Multi-modal terrain mapping and estimation for precision agriculture
I developed a multi-modal terrain mapping and estimation approach for applications in precision agriculture in collaboration with the University of Salento and the Danish Technological Institute (DTI), Odense, Denmark. The activity was carried out in the context of the S3-CAV project.
The proposed methods exploit a modular imaging system that incorporates complementary sensors to generate multi-modal terrain maps including geometric, visual, hyperspectral and IR features. The sensor suite (developed by DTI) comprises two visual cameras forming a stereo couple, a VIS-NIR sensor and a thermal camera. The idea is that, by registering and integrating all data, an accurate multi-modal representation of the terrain can be built.
Stereovision provides a range representation of the environment in the form of 3D point cloud. The visual appearance of each 3D point can be obtained in the visible, near-infrared and infrared spectrum. In addition, as the vehicle moves across its operating space and senses the supporting plane through its proprioceptive sensors, the environment representation is augmented with the mechanical properties of the terrain.
Current and future developments of the system will include the processing of the maps using supervised or unsupervised classification methods to generate semantic representations of the environment, and for terrain traversability assessment.
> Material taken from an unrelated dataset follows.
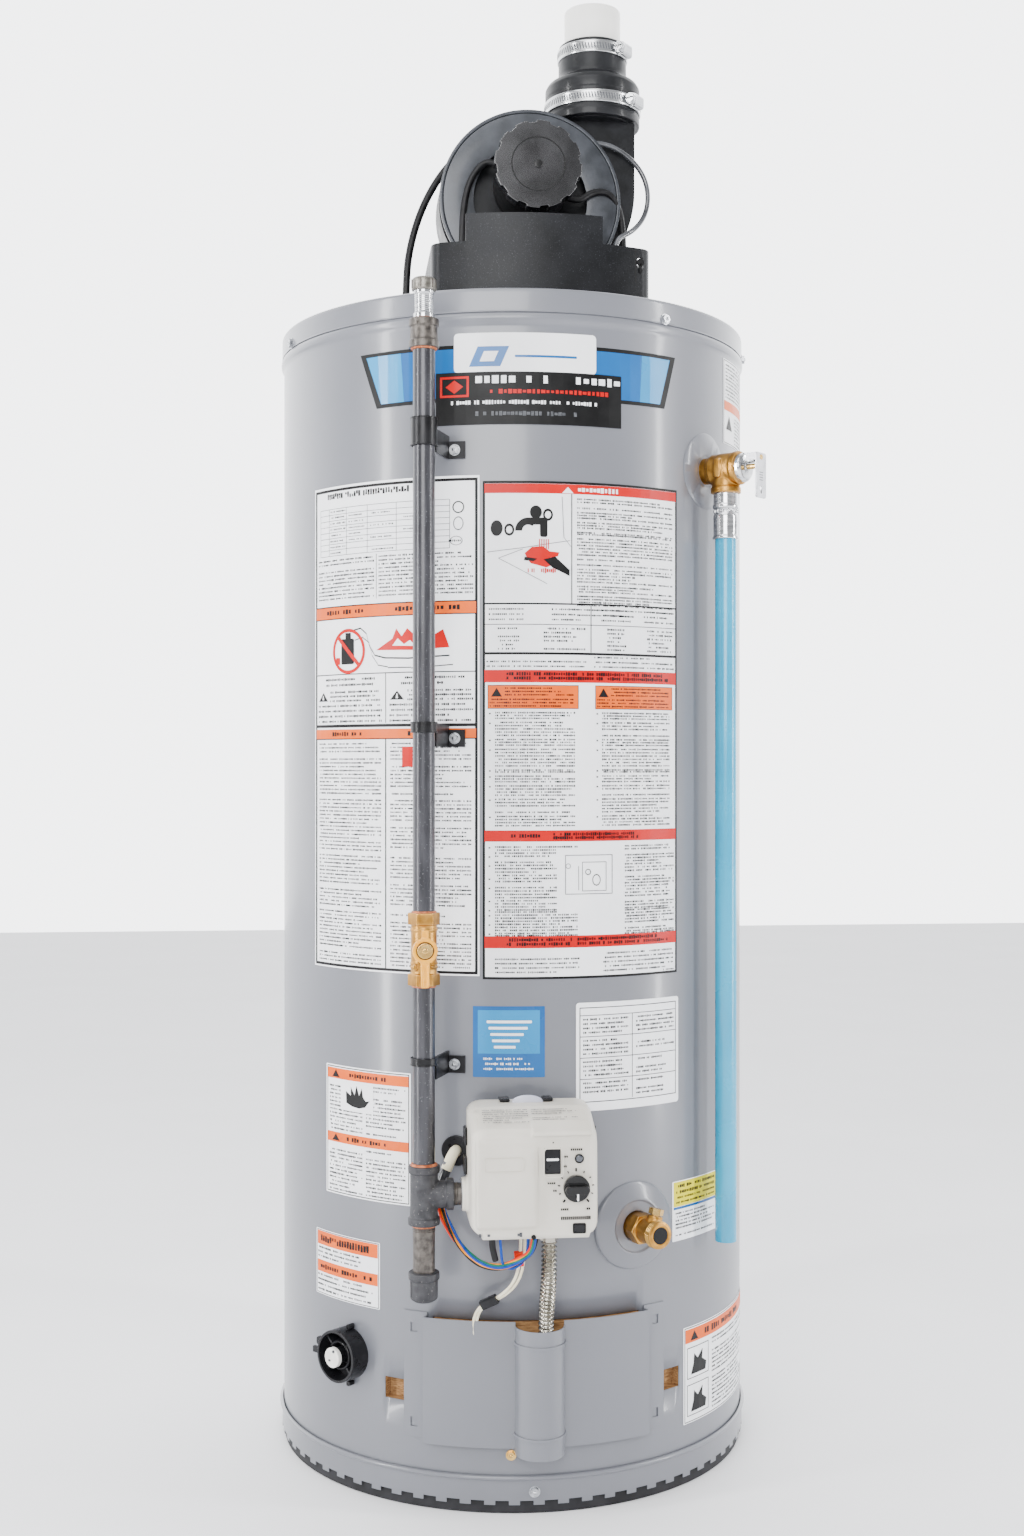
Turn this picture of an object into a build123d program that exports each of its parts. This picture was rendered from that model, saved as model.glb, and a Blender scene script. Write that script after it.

Research efforts will also target the integration of the output maps into Farm Management Information Systems (FMIS) to enable map-based control of farming applications.
Multi-Baseline Stereo for Scene Segmentation in Natural Environments
I took part to the development of a multi-baseline stereo system for long range perception by an autonomous vehicle operating in agricultural environments. The system is able to segment the scene into ground and non-ground regions and uses a self-learning framework whereby the ground model is automatically learnt and continuously updated while travelling.
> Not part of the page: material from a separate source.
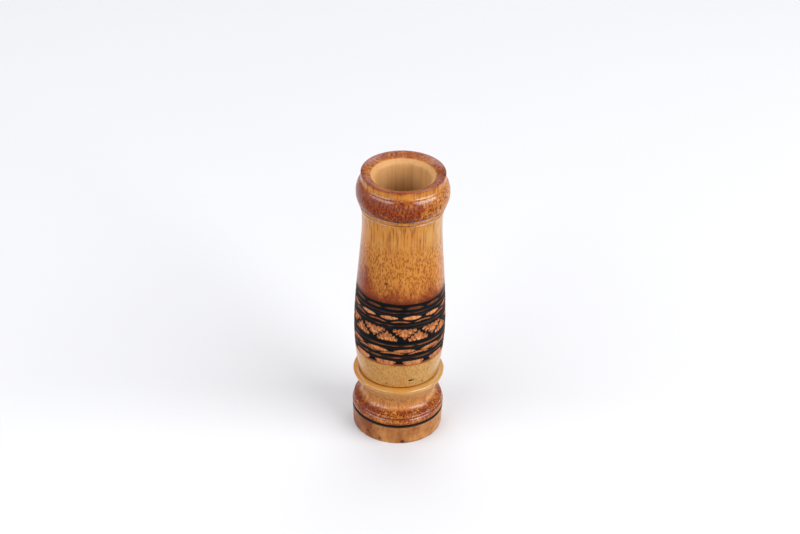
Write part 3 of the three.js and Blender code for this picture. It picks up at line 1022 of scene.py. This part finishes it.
def add_camera():
    """The camera, at the photograph's height and with its slight roll."""
    data = bpy.data.cameras.new("camera")
    data.lens = LENS
    data.sensor_width = SENSOR
    data.clip_start = 0.01
    camera = bpy.data.objects.new("camera", data)
    bpy.context.scene.collection.objects.link(camera)
    tilt = math.radians(CAMERA_ELEVATION)
    back = Vector((0, -math.cos(tilt), math.sin(tilt)))
    right = Vector((1, 0, 0))
    up = back.cross(right)
    roll = math.radians(CAMERA_ROLL)
    rolled_right = right * math.cos(roll) + up * math.sin(roll)
    rolled_up = up * math.cos(roll) - right * math.sin(roll)
    axes = Matrix((rolled_right, rolled_up, back)).transposed()
    camera.matrix_world = Matrix.Translation(CAMERA_AIM + back * CAMERA_DISTANCE) @ axes.to_4x4()
    bpy.context.scene.camera = camera


def add_softbox(name, azimuth, elevation, distance, size, watts, aim=(0, 0, 0.07)):
    """A soft lamp, its azimuth counted from the front towards +X."""
    data = bpy.data.lights.new(name, "AREA")
    data.shape = "RECTANGLE"
    data.size, data.size_y = size
    data.energy = watts
    lamp = bpy.data.objects.new(name, data)
    bpy.context.scene.collection.objects.link(lamp)
    az, el = math.radians(azimuth), math.radians(elevation)
    away = Vector((math.sin(az) * math.cos(el), -math.cos(az) * math.cos(el), math.sin(el)))
    lamp.location = Vector(aim) + away * distance
    lamp.rotation_euler = away.to_track_quat("Z", "Y").to_euler()


def add_floor(material):
    """A plain floor, kept out of the varnish's reflections, as by dark cards out of the frame."""
    width = FLOOR_STEPS + 1
    line = np.linspace(-FLOOR_HALF, FLOOR_HALF, width)
    points = [(x, y, 0.0) for y in line for x in line]
    faces = [(j * width + i, j * width + i + 1, (j + 1) * width + i + 1, (j + 1) * width + i)
             for j in range(FLOOR_STEPS) for i in range(FLOOR_STEPS)]
    mesh = bpy.data.meshes.new("floor")
    mesh.from_pydata(points, [], faces)
    mesh.materials.append(material)
    floor = bpy.data.objects.new("floor", mesh)
    bpy.context.scene.collection.objects.link(floor)
    floor.visible_glossy = False


def add_surroundings():
    """White near the horizon and, for reflections, low behind the call; dimmer above and in front."""
    world = bpy.data.worlds.new("studio")
    world.use_nodes = True
    nodes, links = world.node_tree.nodes, world.node_tree.links

    def ramp(value, *limits):
        node = nodes.new("ShaderNodeMapRange")
        node.interpolation_type = "SMOOTHSTEP"
        links.new(value, node.inputs["Value"])
        for socket, limit in zip(("From Min", "From Max", "To Min", "To Max"), limits):
            node.inputs[socket].default_value = limit
        return node.outputs["Result"]

    def combine(operation, *values):
        node = nodes.new("ShaderNodeMath")
        node.operation = operation
        for socket, value in zip(node.inputs, values):
            links.new(value, socket)
        return node.outputs[0]

    back = nodes["Background"]
    back.inputs["Color"].default_value = DAYLIGHT
    direction = nodes.new("ShaderNodeTexCoord")
    split = nodes.new("ShaderNodeSeparateXYZ")
    links.new(direction.outputs["Generated"], split.inputs[0])
    _, behind, up = split.outputs
    horizon = ramp(combine("ABSOLUTE", up), 0.14, 0.26, HORIZON, OVERHEAD)
    low_behind = combine("MULTIPLY", ramp(up, -0.1, 0.0, 1.0, 0.0), ramp(behind, -0.1, 0.5, 0.0, LOW_BEHIND))
    links.new(combine("MAXIMUM", horizon, low_behind), back.inputs["Strength"])
    bpy.context.scene.world = world


def add_lamps():
    """A wide strip on the left, a larger key on the right, and soft fill from above and behind."""
    add_softbox("left_strip", -57, 33, 1.3, (1.45, 0.62), watts=14.5)
    add_softbox("key_right", 62, 29, 1.3, (1.2, 0.7), watts=23)
    add_softbox("top_fill", 180, 75, 1.8, (1.6, 1.2), watts=5)
    add_softbox("back_wash", 180, 80, 1.5, (1.8, 1.0), watts=18, aim=(0, 1.0, 0))


def build_object():
    """Every piece, each with its material."""
    varnished = bamboo("bamboo_varnished", roughness=0.2, specular=0.5, relief=0.07)
    carved = bamboo("bamboo_carved", roughness=0.34, specular=0.14, relief=0.3)
    core_wood = plain_wood("core_wood", *CORE_WOOD, roughness=0.5)
    board_wood = plain_wood("board_wood", *BOARD_WOOD, roughness=0.42)
    pressed = cork("cork")
    build_barrel(varnished, carved)
    build_ring("collar_bead", collar_outline(), collar_tone, varnished, "collar", "collar_ring")
    build_ring("stopper_turned", shell_outline(), shell_tone, varnished, "stopper", "stopper_shell",
               burn=shell_burn, bare=shell_raw_and_painted_light)
    build_ring("base_turned", base_outline(), base_tone, bare_bamboo("bamboo_bare"),
               "stopper", "base_ring", burn=base_burn)
    build_ring("core_turned", core_outline(), plain_tone, core_wood, "stopper", "core_plug")
    build_ring("cork_sleeve", cork_outline(), plain_tone, pressed, "stopper", "tenon_cork",
               sway=CORK_SWAY)
    build_tone_board(board_wood)
    build_reed(cane("cane"))
    build_wedge(pressed)


add_camera()
add_surroundings()
add_lamps()
add_floor(studio_white("studio_white"))
build_object()
bpy.context.scene.view_settings.view_transform = "Standard"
The system has been implemented in collaboration with the University of Salento within the project Ambient Awareness for Autonomous Agricultural Vehicles (QUAD-AV) funded by FP7 ERA-NET ICT-AGRI action.
In-field high throughput grapevine phenotyping with a consumer-grade depth camera
Methods for automated grapevine phenotyping are developed, aiming to canopy volume estimation and bunch detection and counting. A consumer-grade depth camera mounted on-board an agricultural vehicle is used. First, a dense 3D map of the grapevine row, augmented with its color appearance, is generated, based on infrared stereo reconstruction. Then, different computational geometry methods are applied and evaluated for plant per plant volume estimation. The proposed methods are validated through field tests performed in a commercial vineyard in Switzerland. It is shown that different automatic methods lead to different canopy volume estimates meaning that new standard methods and procedures need to be defined and established.
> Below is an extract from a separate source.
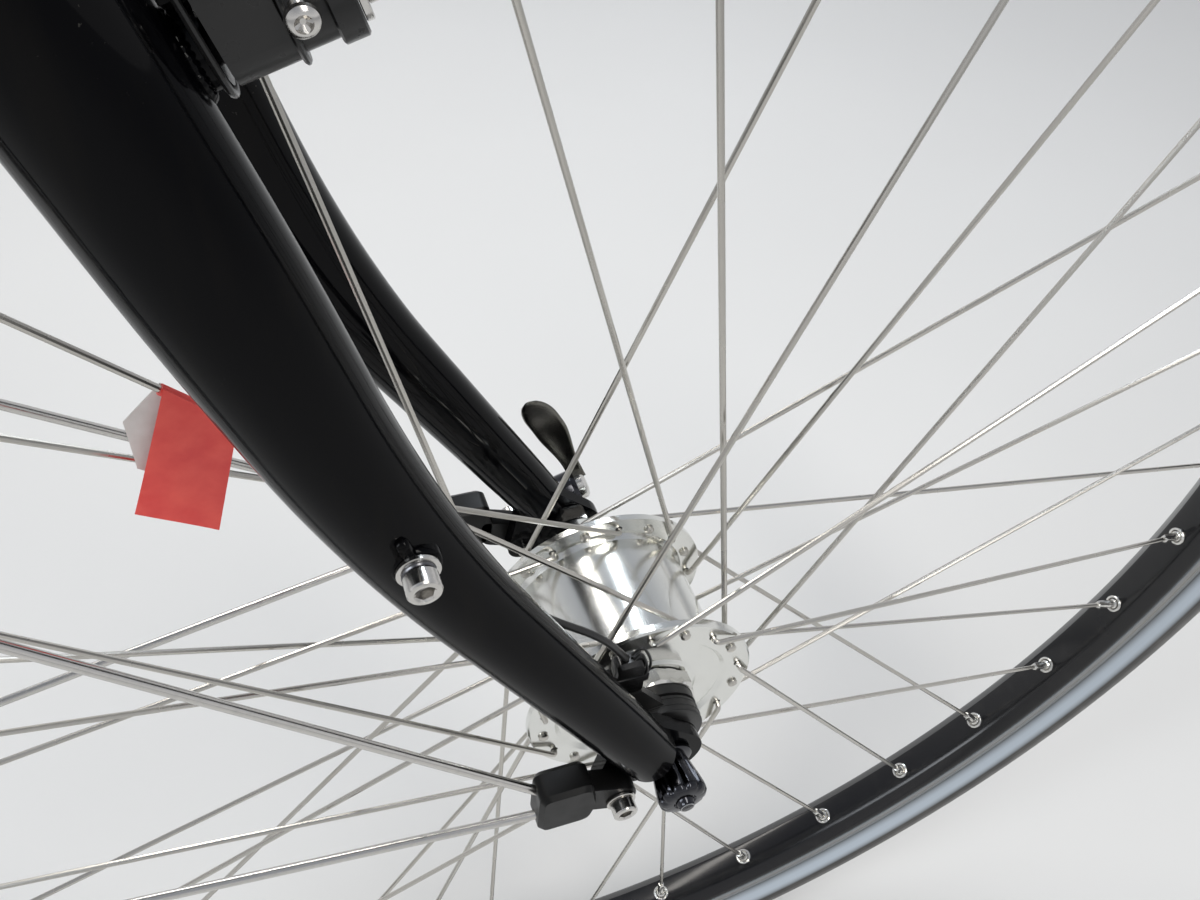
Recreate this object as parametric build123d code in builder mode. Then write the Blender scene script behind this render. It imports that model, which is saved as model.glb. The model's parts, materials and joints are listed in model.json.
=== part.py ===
from build123d import *
import math
import os

# Front fork and spoked dynamo wheel of a trekking bicycle, as real sizes in millimetres.
# +X is forward, +Y is the rider's left and +Z is up, with the fork leaning back as it does on the bicycle.
# The origin is on the steerer's axis, at the top of the crown race. Drops are measured down from there.

# Layout
HEAD_LEAN = 19.5  # lean of the steering axis back from upright, degrees
RIM_TOP_R = 317.0
TYRE_HEIGHT = 31.0  # from the rim's top edge to the tread
TYRE_R = RIM_TOP_R + TYRE_HEIGHT
CROWN_CLEARANCE = 56.0  # from the tread to the crown race
AXLE_TO_CROWN = TYRE_R + CROWN_CLEARANCE  # along the steering axis
RAKE = 35.0  # axle ahead of the steering axis
HUB_WIDTH = 100.0  # between the dropouts' inner faces
FIT_GAP = 0.05
BOLT_CLEARANCE = 0.1

# Steerer and crown
STEERER_R = 14.3
STEERER_BORE_R = 12.7
STEERER_LENGTH = 200.0
SLEEVE_R = 18.5
SLEEVE_LENGTH = 42.0
RACE_R = 20.5
RACE_HEIGHT = 6.0
RACE_SEAT_R = 15.0  # the steerer is thicker where the race sits
CROWN_BOLT_R = 3.0
CROWN_BOLT_DROP = 24.0
NUT_ACROSS_R = 5.8
NUT_HEIGHT = 5.0

# Blades, which run straight, bend forward a little and run straight again to the dropouts
BLADE_TOP_R = 16.0
BLADE_TOP_LEFT = 46.5  # sideways from the wheel's middle, at the crown bend
BLADE_TIP_OUT = 7.5  # outside the dropouts' inner faces
BLADE_TIP_LEFT = HUB_WIDTH / 2 + BLADE_TIP_OUT
CROWN_BEND_DROP = 66.0
RAKE_START_UP = 217.0  # above the axle, along the steering axis
RAKE_START_DROP = AXLE_TO_CROWN - RAKE_START_UP
RAKE_BEND_R = 500.0
RAKE_BEND_ANGLE = 11.0
# each row: height above the axle along the steering axis, blade radius
BLADE_TAPER = (
    (249.0, BLADE_TOP_R),
    (204.0, 14.6),
    (164.0, 13.2),
    (127.0, 11.9),
    (94.0, 11.2),
    (62.0, 10.6),
    (32.0, 10.1),
    (12.0, 9.4),
)
BLADE_TIP_DROP = AXLE_TO_CROWN - BLADE_TAPER[-1][0]

# Dropouts, measured from the axle: ahead, then up along the steering axis
DROPOUT_THICK = 5.5
DROPOUT_R = 13.5
DROPOUT_TANG = (-6.0, 25.0)
DROPOUT_TANG_R = 7.0
EYELET = (-20.0, 2.0)
EYELET_R = 6.0
EYELET_HOLE_R = 2.6
SLOT_GAP = 0.1

# Bosses on the blades, and the screws in the low-rider ones
LOWRIDER_UP = 172.0  # above the axle
LOWRIDER_DROP = AXLE_TO_CROWN - LOWRIDER_UP
LOWRIDER_AHEAD = 2.2  # of the blade's middle
LOWRIDER_BOSS_R = 5.5
LOWRIDER_BOSS_HEIGHT = 0.6
LOWRIDER_HOLE_R = 2.2
LOWRIDER_HOLE_DEPTH = 7.0
FLAT_WASHER = (5.6, 1.2)  # radius, thickness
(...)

Four deep learning frameworks, namely the AlexNet, the VGG16, the VGG19 and the GoogLeNet, are also implemented and compared to segment visual images acquired by the RGBD sensor into multiple classes and recognize grape bunches. Field tests are presented showing that, despite the poor quality of the input images, the proposed methods are able to correctly detect fruits, with a maximum accuracy of 91.52%, obtained by the VGG19 deep neural network.
E-SHELF: Electronic Shopping & Home delivery of Edible goods with Low environmental Footprint
We are currently developing artificial vision technologies for automatic detection of Out-of-Stock (OOS) events in retail. The system is based on the use of 2D/3D visual sensors and is integrated in an eco-sustainable electronic commerce system that includes the following components:
- Network of food points of sale aggregated in a single virtual market place;
- Artificial vision technologies for the automatic monitoring of stocks;
- Mobile app for e-commerce and support for food purchasing decisions;
- Fleet of vehicles for last mile logistics, equipped with Internet of Vehicles (IoV) technologies and governed by an eco-sustainable optimization engine;
- Social network for the loyalty of online consumers and the management of mechanisms for enhancing the reputation of both points of sale and products;
- De-verticalising middleware with high interoperability and scalability for the management of data flows.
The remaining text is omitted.